Rodgers' situation isn't the only bad injury news for the Packers this week.
McCarthy said Green Bay could be without outside linebacker Frank Zombo on Sunday because of a sprained knee. And defensive end Cullen Jenkins, who sat out Sunday's game with a calf injury, isn't expected back this week, either.
McCarthy said left guard Daryn Colledge has a chance to play Sunday after spraining his knee against the Lions.
But the team's biggest concern by far will be Rodgers.
"We've got to make sure, No. 1, that Aaron is healthy and take care of him," wide receiver Greg Jennings said after Sunday's game. "He's the priority. Health is first and foremost. You can't risk it all because you want to play a game. We understand that. As an offense, we just have to come together and refocus and rededicate ourselves on the practice field."
Rodgers is well on his way to becoming one of the league's elite quarterbacks, but still needs to learn to slide out of danger when he takes off running.
"We probably need to do a better job of getting that across because the quarterbacks can't be taking unnecessary hits like that," McCarthy said.
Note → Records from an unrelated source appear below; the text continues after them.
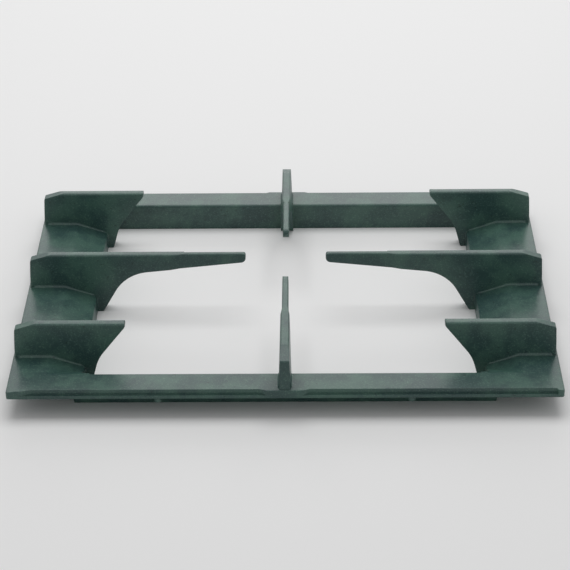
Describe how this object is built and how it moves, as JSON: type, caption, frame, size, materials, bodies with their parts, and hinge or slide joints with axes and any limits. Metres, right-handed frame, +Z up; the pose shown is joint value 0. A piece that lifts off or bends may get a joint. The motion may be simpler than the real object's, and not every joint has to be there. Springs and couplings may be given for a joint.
{
  "type": "stove grate",
  "caption": "Rectangular cast-iron burner grate with a drafted frame, eight pan-support webs around an open middle, and thin nibs that point at the burner's centre",
  "frame": {"origin": "Centre of the footprint, on the plane the grate stands on", "axes": "+X along the width to the right, +Y from the front bar to the rear bar, +Z up towards the pan"},
  "size_m": [0.395, 0.3, 0.0485],
  "materials": {
    "cast_iron_green": "satin, sand-cast, thin dark green-black coating"
  },
  "bodies": {
    "root": {"grate": "cast_iron_green"}
  },
  "joints": []
}
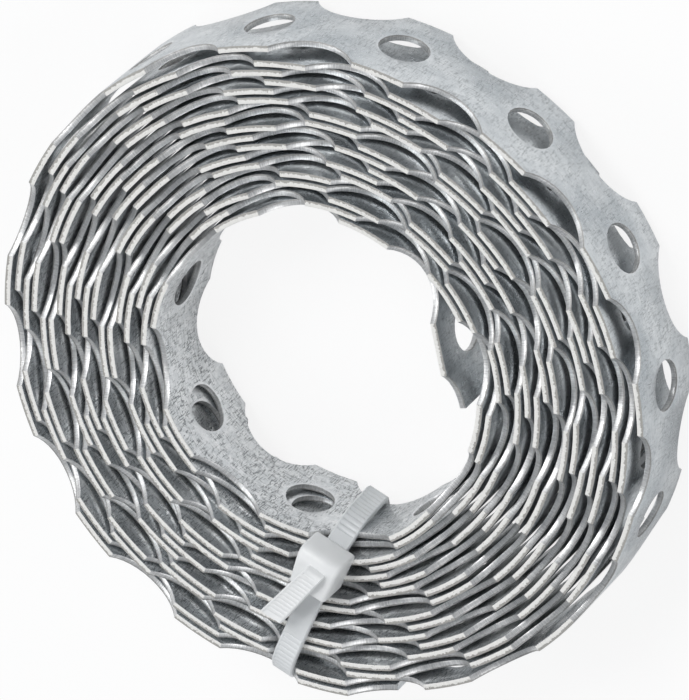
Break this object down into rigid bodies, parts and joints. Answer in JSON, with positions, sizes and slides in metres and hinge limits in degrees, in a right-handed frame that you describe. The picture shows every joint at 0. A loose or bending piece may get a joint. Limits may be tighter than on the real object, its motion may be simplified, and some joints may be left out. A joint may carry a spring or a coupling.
{
  "type": "perforated metal strap",
  "caption": "Coil of galvanised steel fixing strap with round holes and wavy edges, held together by a nylon cable tie.",
  "frame": {"origin": "on the level of the tie's lowest run, at the middle of the coil's outline", "axes": "+Z along the coil's axis, away from the floor; the tie is at the front right, the outer end just before it; seen from above the strap runs anticlockwise from the inside out"},
  "size_m": [0.072, 0.0726, 0.0173],
  "materials": {
    "galvanised_steel": "hot-dip galvanised, sheared edges bright",
    "nylon": "translucent natural nylon"
  },
  "bodies": {
    "root": {"strap": "galvanised_steel", "cable_tie": "nylon"}
  },
  "joints": []
}
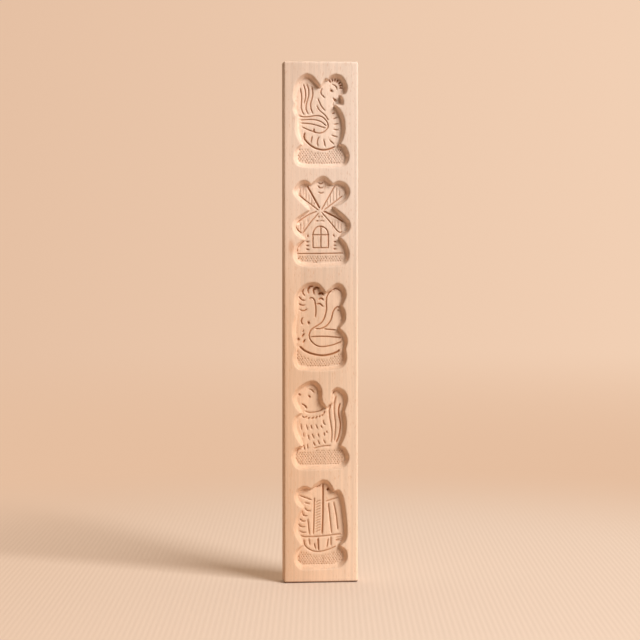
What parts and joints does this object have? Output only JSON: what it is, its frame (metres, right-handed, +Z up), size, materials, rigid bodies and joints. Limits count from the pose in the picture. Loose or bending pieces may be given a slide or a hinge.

Facing significant pass rush pressure from the Lions, Flynn was 15 of 26 for 177 yards with an interception in relief of Rodgers. Flynn said he'll be ready if Rodgers can't play Sunday.
"We'll see what happens, but I'm going to prepare the hardest I've ever prepared," Flynn said. "Because obviously I made a couple of mental mistakes that shouldn't happen, especially in tough situations when those things can't happen."
Linebacker Clay Matthews said the Packers have been dealing with injuries all season and will handle Rodgers' absence if they have to.
"We hope we have Aaron back; he's a special athlete," Matthews said. "But at the same time, this has been the story of the Green Bay Packers this year — having guys step up. We've been able to play with the players we have and do a good job."